Calm over comprehensive

Four verdicts, hedged language, the top four reasons and nothing more. A technical user might want the full signal dump.

The product is built for someone acting under pressure, not for an analyst. Surfacing every weight would make it the noisy tool it exists to replace.

Conservative weighting

A third-party risk score on its own cannot push a verdict to “dodgy” without corroboration, and a generic risk-score reason is suppressed when a specific flag has already fired.

This avoids double-counting and keeps false alarms down.
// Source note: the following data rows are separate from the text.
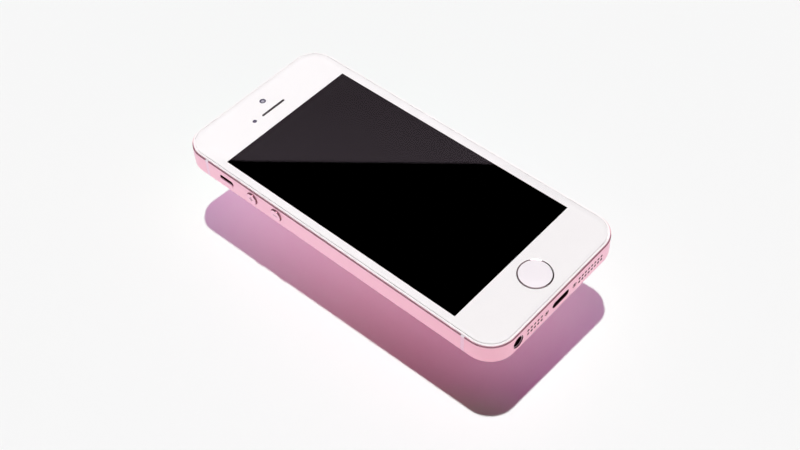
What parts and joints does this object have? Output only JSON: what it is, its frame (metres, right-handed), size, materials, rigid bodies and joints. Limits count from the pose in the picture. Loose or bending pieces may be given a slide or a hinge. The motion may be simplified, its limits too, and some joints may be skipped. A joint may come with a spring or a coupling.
{
  "type": "smartphone",
  "caption": "Slim touch-screen phone with a pink metal band, white glass front, round ringed home button, side keys, slide-out card tray and end-face sockets.",
  "frame": {"origin": "centre of the flat back face, on the surface the phone lies on", "axes": "+X across the width, towards the side with the card tray; +Y along the length, towards the earpiece end; +Z through the thickness, out of the display"},
  "size_m": [0.059, 0.1243, 0.0076],
  "materials": {
    "aluminium_pink": "bead-blasted, anodised pink",
    "aluminium_keys": "fine satin, anodised pink, polished chamfers",
    "glass_clear": "clear, polished",
    "glass_white": "opaque white backed glass, polished",
    "border_white": "white ink",
    "plastic_white": "smooth white",
    "panel_black": "black, optically bonded panel",
    "steel": "stamped, satin",
    "steel_ring": "polished, tinted pink",
    "steel_tool": "tinted screw head",
    "lens_black": "dark coated cover glass",
    "plastic_black": "moulded black",
    "mesh_black": "fine acoustic mesh",
    "rubber_black": "soft",
    "contacts_gold": "gold plated",
    "board": "solder-masked laminate with black chip packages",
    "flex_orange": "polyimide film",
    "battery_wrap": "black printed wrap, no lettering",
    "phosphor": "yellow phosphor on a white base",
    "tungsten": "sintered heavy alloy"
  },
  "bodies": {
    "phone_body": {"antenna_break_left_bottom": "plastic_white", "antenna_break_left_top": "plastic_white", "antenna_break_right_bottom": "plastic_white", "antenna_break_right_top": "plastic_white", "backlight_shield": "steel", "battery": "battery_wrap", "battery_flex": "flex_orange", "board_shield_lower": "steel", "board_shield_upper": "steel", "bottom_microphone": "steel", "camera_lens_cover": "lens_black", "camera_lens_ring": "aluminium_keys", "case_screw_left": "steel_tool", "case_screw_right": "steel_tool", "charging_port": "steel", "charging_port_contacts": "contacts_gold", "cover_border": "border_white", "cover_glass": "glass_clear", "display_flex": "flex_orange", "display_frame": "plastic_white", "dock_flex": "flex_orange", "earpiece_mesh": "mesh_black", "earpiece_speaker": "plastic_black", "flash_lens": "glass_clear", "flash_module": "phosphor", "front_camera_module": "plastic_black", "headphone_jack": "plastic_black", "home_button_bracket": "steel", "home_button_gasket": "rubber_black", "home_button_switch": "steel", "lcd_panel": "panel_black", "logic_board": "board", "loudspeaker_module": "plastic_black", "microphone_mesh": "mesh_black", "mute_contact_switch": "plastic_black", "power_switch": "steel", "proximity_sensor": "plastic_black", "rear_camera_module": "plastic_black", "rear_glass_bottom": "glass_white", "rear_glass_top": "glass_white", "rear_housing": "aluminium_pink", "rear_microphone_mesh": "mesh_black", "side_key_bracket": "steel", "sim_reader": "steel", "speaker_mesh": "mesh_black", "vibration_motor": "steel", "volume_down_switch": "steel", "volume_up_switch": "steel"},
    "home_button": {"home_button_ring": "steel_ring", "home_button_disc": "glass_white", "home_button_sensor": "plastic_black"},
    "volume_up_key": {"volume_up_button": "aluminium_keys"},
    "volume_down_key": {"volume_down_button": "aluminium_keys"},
    "mute_toggle": {"mute_switch": "aluminium_keys"},
    "power_key": {"power_button": "aluminium_keys"},
    "card_tray": {"sim_tray": "aluminium_keys", "sim_card": "plastic_white"},
    "eject_rod": {"sim_eject_rod": "steel"},
    "eject_lever": {"sim_eject_lever": "steel"},
    "vibration_rotor": {"vibration_weight": "tungsten"}
  },
  "joints": [
    {"name": "home_button_press", "type": "slide", "parent": "phone_body", "child": "home_button", "axis": [0, 0, -1], "range_m": [0, 0.0003], "stiffness_N_per_m": 60},
    {"name": "volume_up_press", "type": "slide", "parent": "phone_body", "child": "volume_up_key", "axis": [1, 0, 0], "range_m": [0, 0.0003], "stiffness_N_per_m": 20},
    {"name": "volume_down_press", "type": "slide", "parent": "phone_body", "child": "volume_down_key", "axis": [1, 0, 0], "range_m": [0, 0.0003], "stiffness_N_per_m": 20},
    {"name": "mute_slide", "type": "slide", "parent": "phone_body", "child": "mute_toggle", "axis": [0, 0, 1], "range_m": [0, 0.0009]},
    {"name": "power_press", "type": "slide", "parent": "phone_body", "child": "power_key", "axis": [0, -1, 0], "range_m": [0, 0.0003], "stiffness_N_per_m": 20},
    {"name": "card_tray_slide", "type": "slide", "parent": "phone_body", "child": "card_tray", "axis": [1, 0, 0], "range_m": [0, 0.015]},
    {"name": "eject_rod_push", "type": "slide", "parent": "phone_body", "child": "eject_rod", "axis": [-1, 0, 0], "range_m": [0, 0.001]},
    {"name": "eject_lever_turn", "type": "hinge", "parent": "phone_body", "child": "eject_lever", "pos_m": [0.0149, 0.0158, 0.0038], "axis": [0, 0, 1], "range_deg": [0, 14.33]},
    {"name": "vibration_spin", "type": "hinge", "parent": "phone_body", "child": "vibration_rotor", "pos_m": [-0.022, 0.0516, 0.0031], "axis": [0, 1, 0], "continuous": true}
  ],
  "couplings": [
    {"joint": "eject_lever_turn", "follows": "eject_rod_push", "rad_per_m": 250}
  ]
}
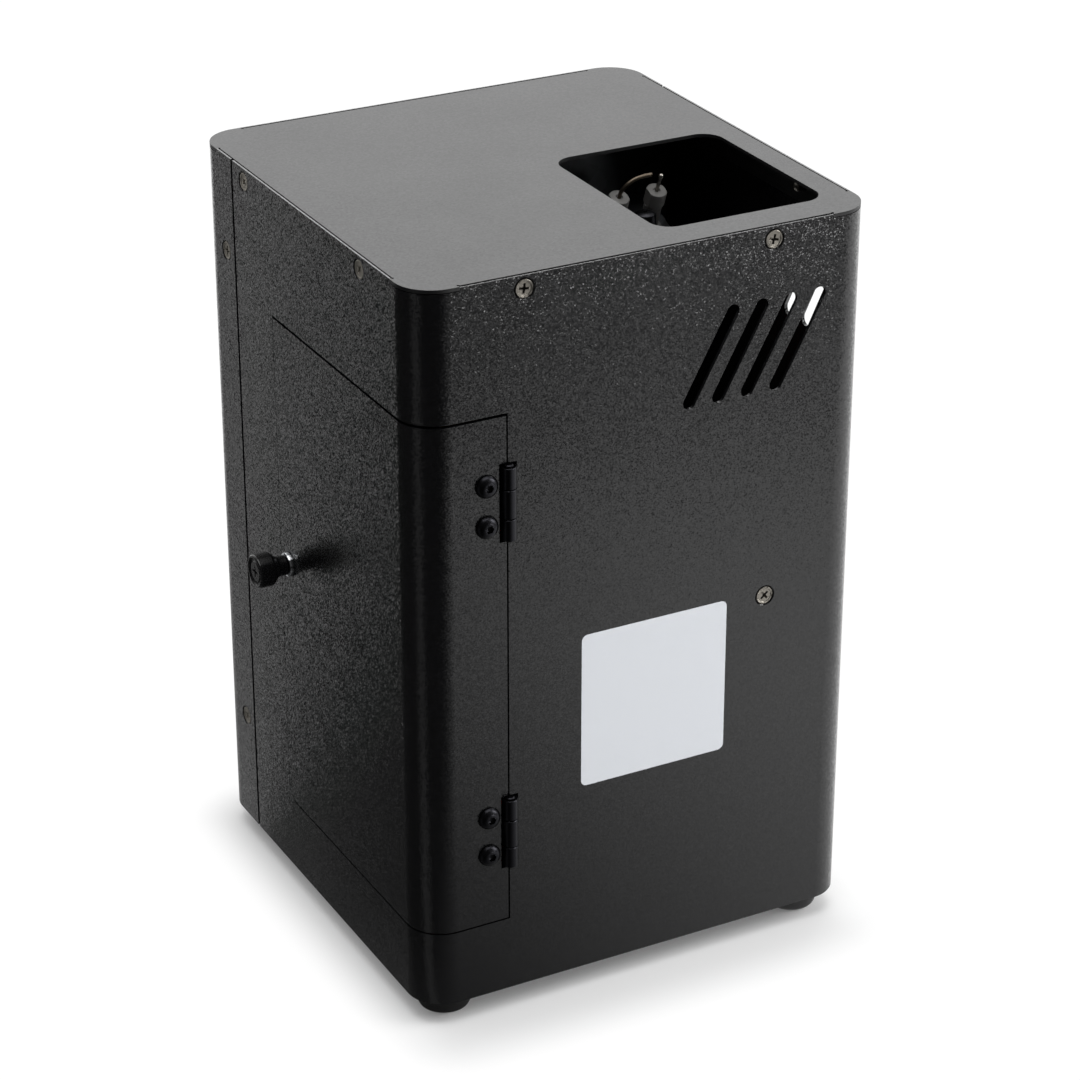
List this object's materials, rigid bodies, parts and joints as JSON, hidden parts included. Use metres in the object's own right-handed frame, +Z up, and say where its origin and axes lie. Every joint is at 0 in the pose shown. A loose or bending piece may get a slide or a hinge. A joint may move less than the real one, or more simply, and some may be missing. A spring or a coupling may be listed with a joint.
{
  "type": "stage flame machine",
  "caption": "Square sheet steel column with a flame outlet, an ignition burner, a corner door for its fuel can, and rear sockets and controls.",
  "frame": {"origin": "the middle of the outer box in plan, on the surface that the feet stand on", "axes": "+Z up; -Y out of the vented front; -X out of the side with the latch knob; +Y out of the rear with the sockets"},
  "size_m": [0.216, 0.2074, 0.32],
  "materials": {
    "powder_coat": "fine textured powder coat, satin",
    "top_powder_coat": "fine textured powder coat, satin",
    "zinc_screw": "bright zinc plated",
    "black_steel": "black oxide",
    "galvanised": "galvanised sheet",
    "supply_case": "bare sheet",
    "foot_rubber": "matt",
    "black_plastic": "moulded, matt",
    "chrome": "polished",
    "brass": "machined",
    "ceramic": "unglazed white",
    "can_paint": "gloss lacquer",
    "hose": "smooth",
    "lead": "silicone, satin",
    "epoxy": "cast resin",
    "board": "solder mask",
    "die_cast": "die cast, nickel plated"
  },
  "bodies": {
    "body": {"base_plate": "powder_coat", "front_shell": "powder_coat", "rear_cover": "powder_coat", "top_plate": "top_powder_coat", "foot_front_left": "foot_rubber", "foot_front_right": "foot_rubber", "foot_rear_left": "foot_rubber", "foot_rear_right": "foot_rubber", "top_screw_front_left": "zinc_screw", "top_screw_front_right": "zinc_screw", "top_screw_left_front": "zinc_screw", "top_screw_left_rear": "zinc_screw", "top_screw_right_front": "zinc_screw", "chamber_screw": "zinc_screw", "cover_screw_low": "zinc_screw", "cover_screw_high": "zinc_screw", "hinge_upper_shell_leaf": "black_steel", "hinge_upper_pin": "black_steel", "hinge_lower_shell_leaf": "black_steel", "hinge_lower_pin": "black_steel", "inner_walls": "galvanised", "chamber_floor": "galvanised", "can_seat": "black_plastic", "fuel_can": "can_paint", "can_connector": "brass", "fuel_hose": "hose", "valve_body": "brass", "valve_coil": "black_plastic", "burner_tube": "brass", "ignition_transformer": "epoxy", "power_supply": "supply_case", "burner_bracket": "galvanised", "nozzle": "black_steel", "insulator_left": "ceramic", "electrode_left": "zinc_screw", "spark_lead_left": "lead", "insulator_right": "ceramic", "electrode_right": "zinc_screw", "spark_lead_right": "lead", "control_board": "board", "control_panel": "black_plastic", "data_in": "die_cast", "data_out": "die_cast", "power_inlet": "black_plastic", "switch_frame": "black_plastic"},
    "door": {"door": "powder_coat", "hinge_upper_door_leaf": "black_steel", "hinge_lower_door_leaf": "black_steel", "door_screw_upper_high": "black_steel", "door_screw_upper_low": "black_steel", "door_screw_lower_high": "black_steel", "door_screw_lower_low": "black_steel", "latch_ferrule": "chrome"},
    "latch": {"latch_knob": "black_plastic", "latch_tongue": "zinc_screw"},
    "menu_button_1": {"menu_button_1": "black_plastic"},
    "menu_button_2": {"menu_button_2": "black_plastic"},
    "menu_button_3": {"menu_button_3": "black_plastic"},
    "menu_button_4": {"menu_button_4": "black_plastic"},
    "rocker": {"switch_rocker": "black_plastic"}
  },
  "joints": [
    {"name": "door_swing", "type": "hinge", "parent": "body", "child": "door", "pos_m": [-0.0532, -0.10062, 0.1586], "axis": [0, 0, 1], "range_deg": [0, 160]},
    {"name": "latch_turn", "type": "hinge", "parent": "door", "child": "latch", "pos_m": [-0.092, 0.02058, 0.1586], "axis": [1, 0, 0], "range_deg": [0, 90]},
    {"name": "menu_button_1_press", "type": "slide", "parent": "body", "child": "menu_button_1", "axis": [0, -1, 0], "range_m": [0, 0.001], "stiffness_N_per_m": 600, "springref_m": -0.0005},
    {"name": "menu_button_2_press", "type": "slide", "parent": "body", "child": "menu_button_2", "axis": [0, -1, 0], "range_m": [0, 0.001], "stiffness_N_per_m": 600, "springref_m": -0.0005},
    {"name": "menu_button_3_press", "type": "slide", "parent": "body", "child": "menu_button_3", "axis": [0, -1, 0], "range_m": [0, 0.001], "stiffness_N_per_m": 600, "springref_m": -0.0005},
    {"name": "menu_button_4_press", "type": "slide", "parent": "body", "child": "menu_button_4", "axis": [0, -1, 0], "range_m": [0, 0.001], "stiffness_N_per_m": 600, "springref_m": -0.0005},
    {"name": "rocker_tilt", "type": "hinge", "parent": "body", "child": "rocker", "pos_m": [0.038, 0.09578, 0.07], "axis": [-1, 0, 0], "range_deg": [0, 16]}
  ]
}
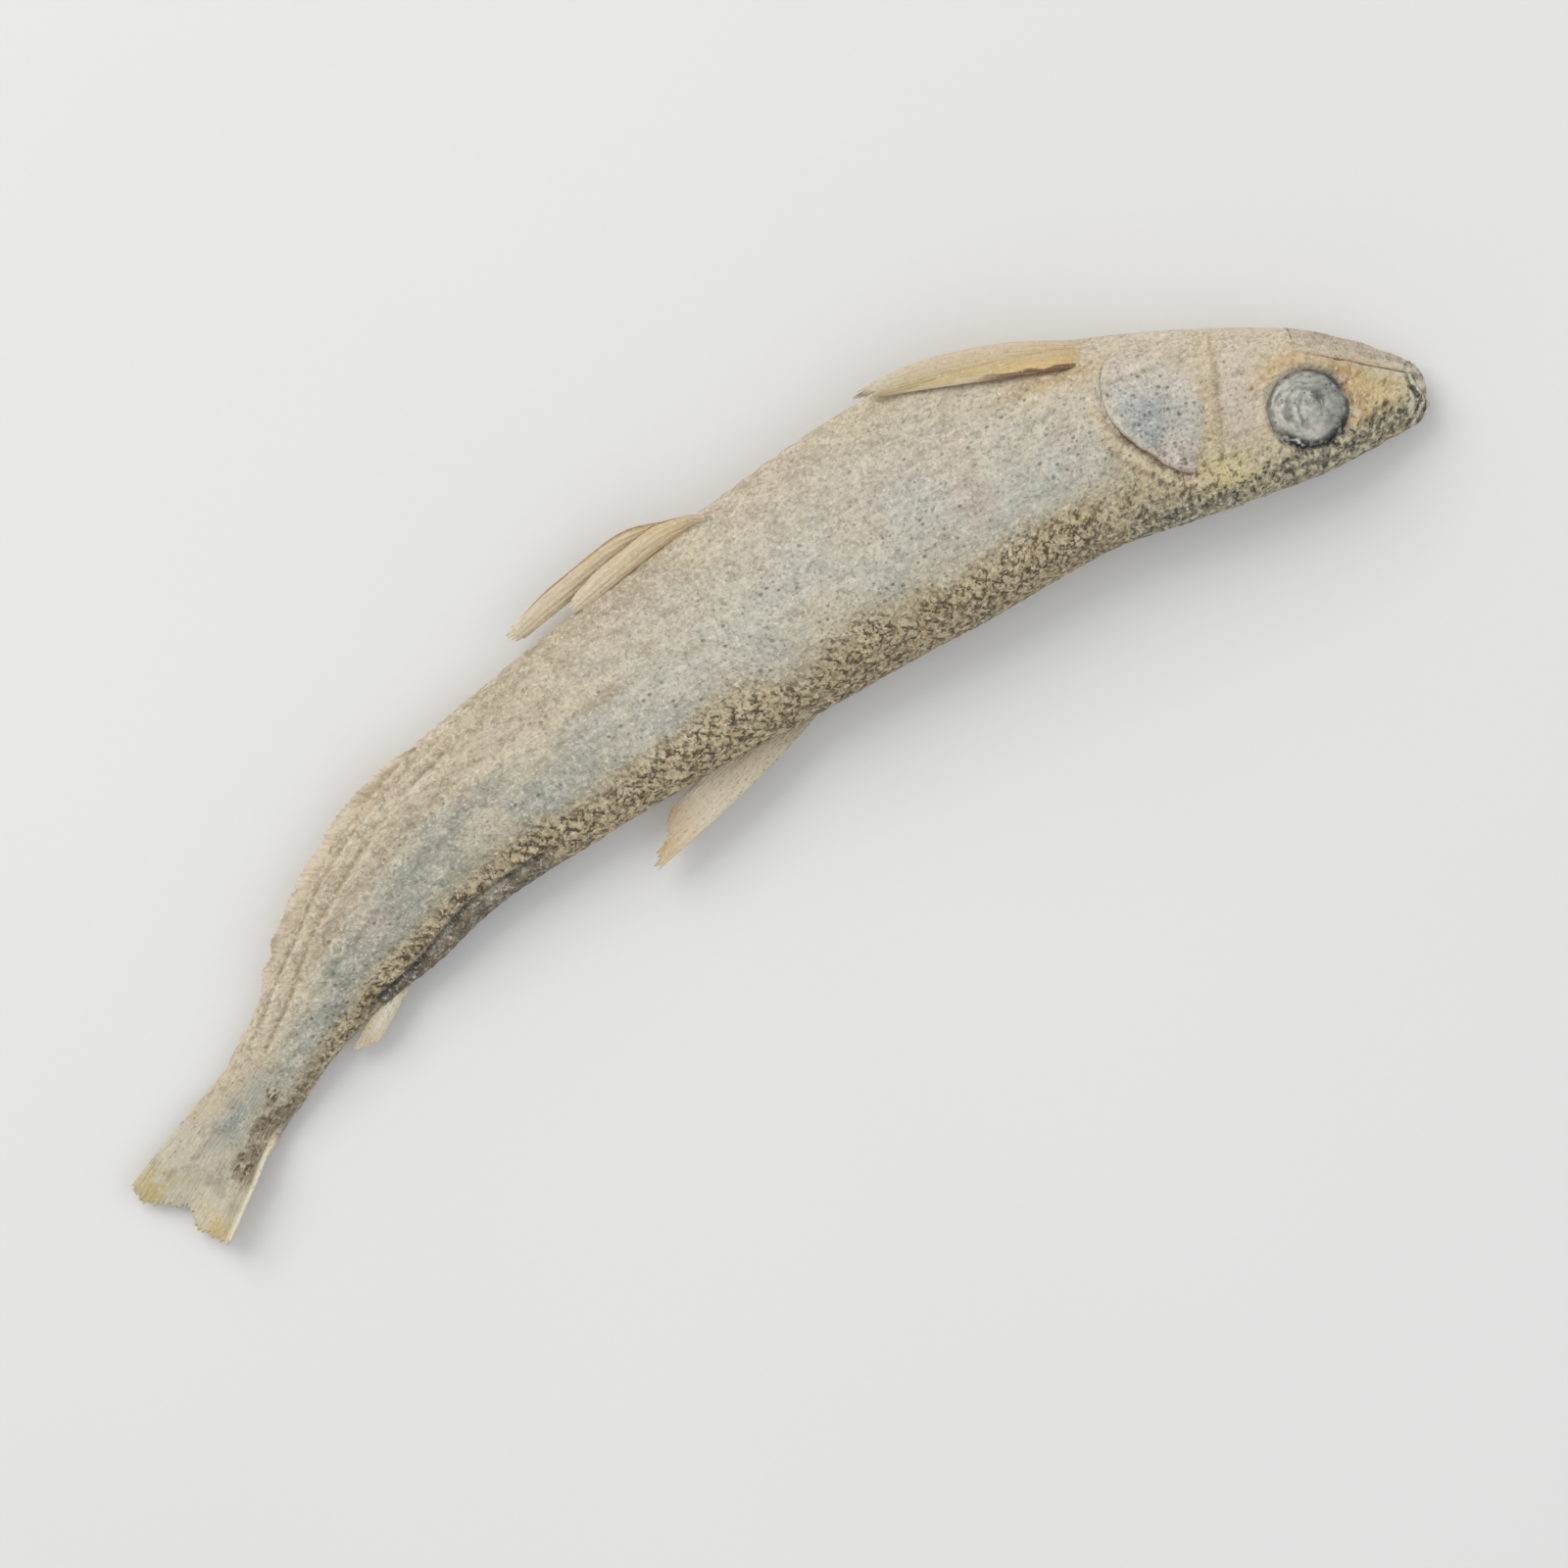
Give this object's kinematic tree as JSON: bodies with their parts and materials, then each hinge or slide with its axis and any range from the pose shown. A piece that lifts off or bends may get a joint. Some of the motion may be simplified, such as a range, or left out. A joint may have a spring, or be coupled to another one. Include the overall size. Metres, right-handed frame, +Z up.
{
  "type": "smoked fish",
  "caption": "Small whole smoked and dried fish with a bent slender body, folded fins, gill covers, sunken eyes and a forked tail, lying on its side as food or a food prop.",
  "frame": {"origin": "middle of the fish's outline box, on the surface that it lies on", "axes": "+X from the tail towards the snout along the straight line between them, +Y towards the belly, +Z up, out of the left flank"},
  "size_m": [0.115, 0.0282, 0.0087],
  "materials": {
    "skin": "dry matte fish skin, blue-grey and cream, golden brown scales along the back",
    "plate": "thin dry bone under skin, cream to blue-grey, faint sheen",
    "eye": "dried clouded eye, grey, creased, slightly glossy",
    "fin": "dry translucent fin, cream to orange, fine rays"
  },
  "bodies": {
    "root": {"body": "skin", "lower_jaw": "plate", "left_eye": "eye", "right_eye": "eye", "left_gill_cover": "plate", "right_gill_cover": "plate", "left_pectoral_fin": "fin", "right_pectoral_fin": "fin", "left_pelvic_fin": "fin", "right_pelvic_fin": "fin", "dorsal_fin": "fin", "adipose_fin": "fin", "anal_fin": "fin", "tail_fin": "fin"}
  },
  "joints": []
}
It also means a single strong external signal, with nothing else behind it, lands as “suspicious” rather than “dodgy”. Erring quiet is the deliberate choice.

No monetisation

The tool is free, with no ads and no data collection, and the content site is the only growth lever. The repository is at v0.0.1.

This is early. If it gets traction the question of how it sustains itself is open, and the answer needs to not compromise the privacy position.

Outcome

isthisdodgy.co.uk is live.

It does one thing: takes a pasted link, email address, phone number or message and returns a calm, plain verdict with its reasoning and a next step. Ten named UK scam patterns, around twenty-five impersonated brands, roughly thirty-five high-risk TLDs, eight reputation sources and four verdict levels. The deterministic core answers on its own and the external sources inform it without ever blocking it.

The technical footprint is deliberately minimal. No database, no auth, no queue. One SvelteKit app on Vercel, in-memory state and graceful degradation when anything external is unavailable. The known debt is small and documented: the rate limiter wants a shared backend before the API is promoted, and Google Safe Browsing v4 sunsets in March 2027, so a v5 migration is on the list.

The content layer, the scam explainers and the how-to guides, is the bet for reaching people through search rather than through anyone having to already know the tool exists.